(Data listing)

+-------+

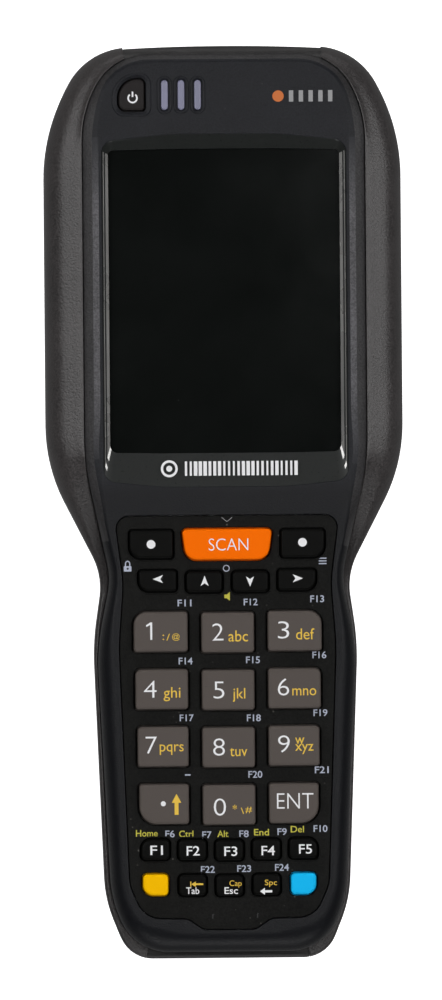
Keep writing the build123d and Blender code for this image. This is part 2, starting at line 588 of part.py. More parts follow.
# ---------------------------------------------------------------- inside the case
with BuildPart() as mid_frame:
    with BuildSketch(Plane.XY.offset(FRAME_Z)):
        add(cover_inner_face)
        with Locations(*SCREW_POINTS):
            Circle(COVER_POST_RADIUS + 0.3, mode=Mode.SUBTRACT)
        with Locations((POWER_KEY.x, POWER_KEY.y)):
            Circle(2.0, mode=Mode.SUBTRACT)
    extrude(amount=FRAME_TOP_Z - FRAME_Z)
    with Locations((0, 10, MAIN_BOARD_TOP_Z), (0, 75, MAIN_BOARD_TOP_Z)):
        with GridLocations(44, 1, 2, 1):
            Cylinder(2.2, FRAME_Z - MAIN_BOARD_TOP_Z, align=UP)
keep(mid_frame.part, "mid_frame")

with BuildPart() as main_board:
    with BuildSketch(Plane.XY.offset(MAIN_BOARD_Z)):
        offset(tub_inner_face, amount=-0.6)
        with Locations((0, 50)):
            Rectangle(90, 98, mode=Mode.INTERSECT)
        with Locations(*SCREW_POINTS):
            Circle(COVER_POST_RADIUS + 0.3, mode=Mode.SUBTRACT)
    extrude(amount=MAIN_BOARD_TOP_Z - MAIN_BOARD_Z)
    with Locations((POWER_KEY.x, POWER_KEY.y, MAIN_BOARD_TOP_Z)):
        Box(4, 4, POWER_SWITCH_TOP_Z - MAIN_BOARD_TOP_Z, align=UP)
keep(main_board.part, "main_board")

with BuildPart() as shield_cans:
    with Locations(*[(x, y, MAIN_BOARD_Z) for x, y in CAN_POINTS]):
        Box(*CAN_SIZE, align=DOWN)
    fillet(shield_cans.edges().filter_by(Axis.Z), radius=1.0)
    with Locations(*[(x, y, MAIN_BOARD_Z) for x, y in CAN_POINTS]):
        width, length, height = CAN_SIZE
        Box(
            width - 2 * CAN_WALL, length - 2 * CAN_WALL, height - CAN_WALL,
            align=DOWN, mode=Mode.SUBTRACT,
        )
keep(shield_cans.part, "shield_cans")

with BuildPart() as backup_cell:
    with Locations((*CELL_AT, MAIN_BOARD_Z)):
        Cylinder(CELL_RADIUS, CELL_HEIGHT, align=DOWN)
    chamfer(backup_cell.edges().group_by(Axis.Z)[0], length=0.5)
keep(backup_cell.part, "backup_cell")

with BuildPart() as speaker:
    with Locations((*SPEAKER_AT, REAR_WALL)):
        Cylinder(SPEAKER_RADIUS, 4.0, align=UP)
    with Locations((*SPEAKER_AT, REAR_WALL + 4.0)):
        Cylinder(SPEAKER_RADIUS - 3, 2.0, align=UP)
    fillet(speaker.edges().group_by(Axis.Z)[-1], radius=0.6)
keep(speaker.part, "speaker")

with BuildPart() as scan_engine:
    with Locations((0, ENGINE_Y, MAIN_BOARD_Z)):
        Box(*ENGINE_SIZE, align=DOWN)
    fillet(scan_engine.edges().filter_by(Axis.Y), radius=1.0)
keep(scan_engine.part, "scan_engine")

with BuildPart() as engine_optics:
    with BuildSketch(Plane.XZ.offset(-ENGINE_FACE_Y)):
        with Locations((-5, SCAN_Z)):
            Circle(4.2)
        with Locations((5.5, SCAN_Z)):
            RectangleRounded(7, 7, 1)
    extrude(amount=-2.0)
    with BuildSketch(Plane.XZ.offset(-ENGINE_FACE_Y - 2.0)):
        with Locations((-5, SCAN_Z)):
            Circle(2.8)
    extrude(amount=0.8, mode=Mode.SUBTRACT)
keep(engine_optics.part, "engine_optics")

with BuildPart() as battery_pack:
    with Locations((0, BATTERY_Y, BATTERY_Z)):
        Box(*BATTERY_SIZE, align=UP)
    fillet(battery_pack.edges().filter_by(Axis.Y), radius=4.0)
    fillet(battery_pack.edges().group_by(Axis.Y)[0], radius=0.8)
    fillet(battery_pack.edges().group_by(Axis.Y)[-1], radius=0.8)
keep(battery_pack.part, "battery_pack")

with BuildPart() as battery_contacts:
    with Locations((0, BATTERY_FRONT_Y + 0.6, FRAME_Z)):
        Box(22, 3.0, 9.0, align=(Align.CENTER, Align.MIN, Align.MAX))
    with Locations((0, BATTERY_FRONT_Y, FRAME_Z - 5)):
        with GridLocations(4.0, 1, 5, 1):
            Box(1.6, 0.6, 4.0, align=(Align.CENTER, Align.MIN, Align.CENTER))
keep(battery_contacts.part, "battery_contacts")

# ---------------------------------------------------------------- battery door and its latch
with BuildPart() as battery_door:
    with BuildSketch(Plane.XY.offset(GRIP_Z)):
        with Locations((0, (HINGE_Y + DOOR_TAIL_Y) / 2)):
            RectangleRounded(2 * DOOR_HALF_WIDTH, HINGE_Y - DOOR_TAIL_Y, 1.65)
        with Locations((0, HINGE_Y)):
            Rectangle(2 * DOOR_HALF_WIDTH, 20, align=(Align.CENTER, Align.MAX))
    extrude(amount=DOOR_THICKNESS)
    with BuildSketch(Plane.YZ.offset(-DOOR_HALF_WIDTH)):
        with Locations((HINGE_Y, HINGE_Z)):
            Circle(BARREL_RADIUS)
    extrude(amount=2 * DOOR_HALF_WIDTH)
    # clear of the two lugs on the housing, then the pins that turn in them
    for side in (1, -1):
        with Locations((side * (LUG_INNER_X + LUG_WIDTH / 2), HINGE_Y - 2.5, HINGE_Z)):
            Box(LUG_WIDTH + 0.7, 10.0, 6.0, align=(Align.CENTER, Align.MIN, Align.CENTER),
                mode=Mode.SUBTRACT)
        with Locations((side * (LUG_INNER_X + LUG_WIDTH / 2), HINGE_Y, HINGE_Z)):
            Cylinder(PIN_RADIUS, LUG_WIDTH + 1.5, rotation=(0, 90, 0))
    # recess and slot for the latch, rails and spring stop inside
    with Locations((0, LATCH_Y + LATCH_TRAVEL / 2, GRIP_Z)):
        Box(LATCH_PAD[0] + 1.0, LATCH_PAD[1] + LATCH_TRAVEL + 0.8, 1.0, align=UP,
            mode=Mode.SUBTRACT)
    with Locations((0, LATCH_NECK_Y - 0.35, GRIP_Z)):
        Box(
            LATCH_NECK[0] + 0.7, LATCH_NECK[1] + LATCH_TRAVEL + 0.7, DOOR_THICKNESS,
            align=(Align.CENTER, Align.MIN, Align.MIN), mode=Mode.SUBTRACT,
        )
    for side in (1, -1):
        with Locations((side * (LATCH_PLATE[0] / 2 + 0.85), -80.0, DOOR_INNER_Z)):
            Box(1.0, 18.0, 1.8, align=(Align.CENTER, Align.MIN, Align.MIN))
    with Locations((0, SPRING_STOP_Y, DOOR_INNER_Z)):
        Box(LATCH_PLATE[0] + 2.7, 1.2, 2.2, align=(Align.CENTER, Align.MIN, Align.MIN))
    # grip grooves across the outside
    with Locations((0, -20, GRIP_Z)):
        with GridLocations(1, 3.2, 1, 3):
            Box(22, 1.0, 0.4, align=UP, mode=Mode.SUBTRACT)
keep(battery_door.part, "battery_door")

with BuildPart() as door_latch:
    with Locations((0, LATCH_Y, GRIP_Z - 0.7)):
        Box(*LATCH_PAD, 1.4, align=UP)
    fillet(door_latch.edges().filter_by(Axis.Z), radius=1.2)
    with Locations((0, LATCH_Y, GRIP_Z - 0.7)):
        with GridLocations(1, 1.8, 1, 3):
            Box(LATCH_PAD[0] - 3, 0.7, 0.4, align=UP, mode=Mode.SUBTRACT)
    with Locations((0, LATCH_NECK_Y, GRIP_Z + 0.7)):
        Box(*LATCH_NECK, 1.8, align=(Align.CENTER, Align.MIN, Align.MIN))
    with Locations((0, LATCH_PLATE_TAIL_Y, DOOR_INNER_Z + 0.3)):
        Box(*LATCH_PLATE, 1.2, align=(Align.CENTER, Align.MIN, Align.MIN))
    with Locations((0, LATCH_PLATE_TAIL_Y, DOOR_INNER_Z + 0.3)):
        Box(7.0, LATCH_PLATE_TAIL_Y - DOOR_TAIL_Y, 1.2,
            align=(Align.CENTER, Align.MAX, Align.MIN))
keep(door_latch.part, "door_latch")

with BuildPart() as latch_spring:
    with BuildLine():
        coil = Helix(
            pitch=SPRING_PITCH, height=SPRING_END_Y - SPRING_START_Y, radius=SPRING_RADIUS,
            center=(0, SPRING_START_Y, DOOR_INNER_Z + 1.0), direction=(0, 1, 0),
        )
    with BuildSketch(Plane(origin=coil @ 0, z_dir=coil % 0)):
        Circle(SPRING_WIRE)
    sweep()
keep(latch_spring.part, "latch_spring")
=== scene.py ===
"""A rugged handheld data terminal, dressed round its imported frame.

The terminal lies on its back with its display up. X runs across it, +Y towards the scanning
end and +Z out of the display. Sizes in this file are millimetres unless a name says otherwise.
"""

import logging
import math
from dataclasses import dataclass, field
from enum import Enum, IntEnum
from typing import Sequence

import bmesh
import bpy
import numpy as np
from mathutils import Matrix, Vector
from mathutils.geometry import delaunay_2d_cdt


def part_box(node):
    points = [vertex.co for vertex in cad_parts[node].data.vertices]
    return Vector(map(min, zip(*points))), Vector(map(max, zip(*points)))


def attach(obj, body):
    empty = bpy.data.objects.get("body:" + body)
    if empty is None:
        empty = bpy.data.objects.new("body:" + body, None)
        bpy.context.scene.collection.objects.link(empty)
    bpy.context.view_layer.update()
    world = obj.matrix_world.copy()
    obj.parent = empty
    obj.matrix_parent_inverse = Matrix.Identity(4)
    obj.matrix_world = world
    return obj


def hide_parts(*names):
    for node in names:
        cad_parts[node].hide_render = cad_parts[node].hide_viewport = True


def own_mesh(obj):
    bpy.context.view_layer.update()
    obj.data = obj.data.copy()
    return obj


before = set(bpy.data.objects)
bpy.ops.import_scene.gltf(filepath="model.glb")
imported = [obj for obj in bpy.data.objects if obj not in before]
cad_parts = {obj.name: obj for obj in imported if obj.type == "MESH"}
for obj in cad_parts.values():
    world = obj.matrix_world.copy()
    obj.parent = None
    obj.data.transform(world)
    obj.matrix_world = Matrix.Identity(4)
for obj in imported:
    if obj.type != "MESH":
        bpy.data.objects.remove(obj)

MM = 0.001
SEED = 7
LOG = logging.getLogger("terminal")

Corner = tuple[tuple[float, float], float]
Colour = tuple[float, float, float]
Socket = bpy.types.NodeSocket

KEY_FLANGE = 0.4


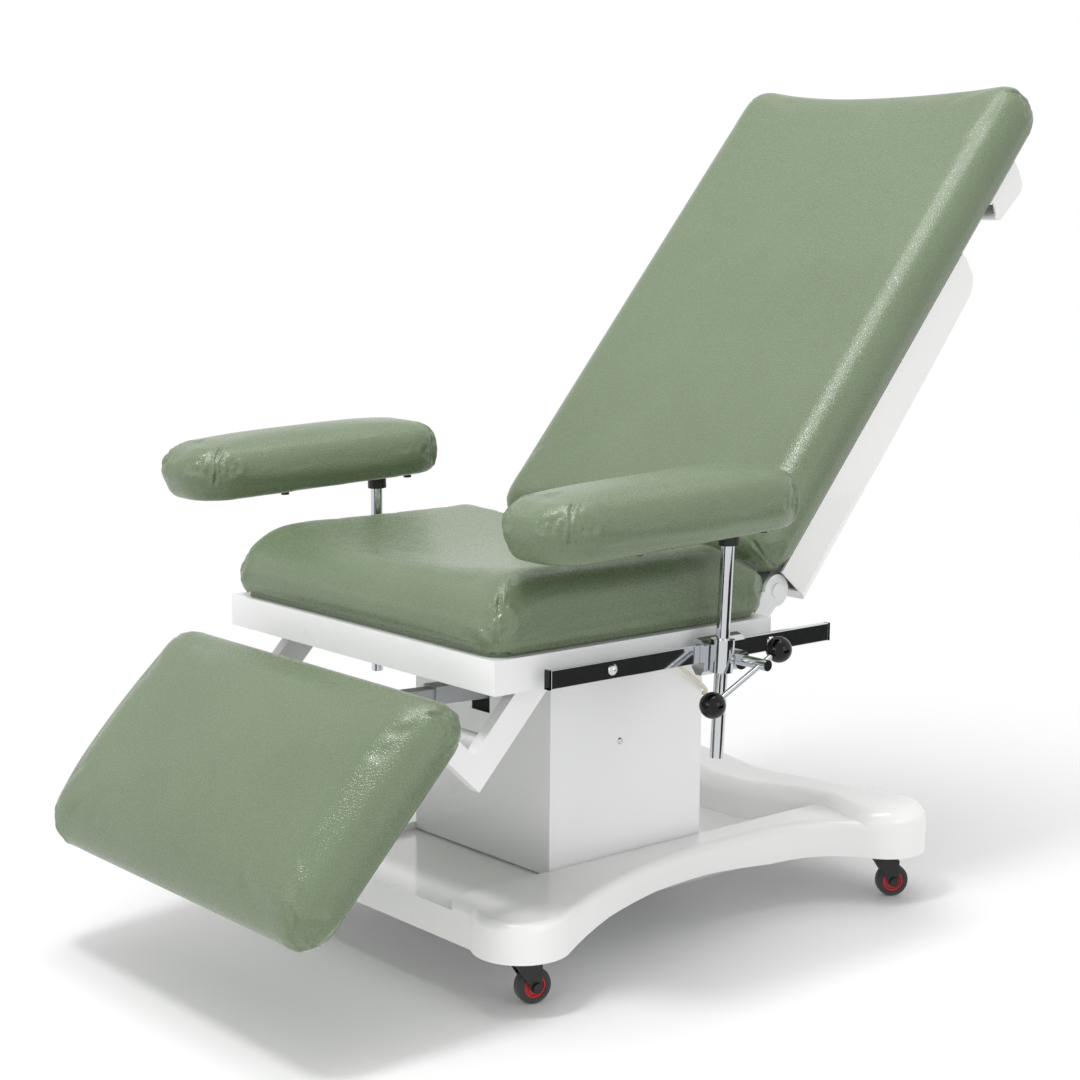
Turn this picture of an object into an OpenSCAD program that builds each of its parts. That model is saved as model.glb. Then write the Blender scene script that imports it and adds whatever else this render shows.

+-------+

• _BRIEF_
A line counts if it holds the word "names". Work out how many lines in the listing count, and give only that number.

• _SOLVED EXERCISE_
2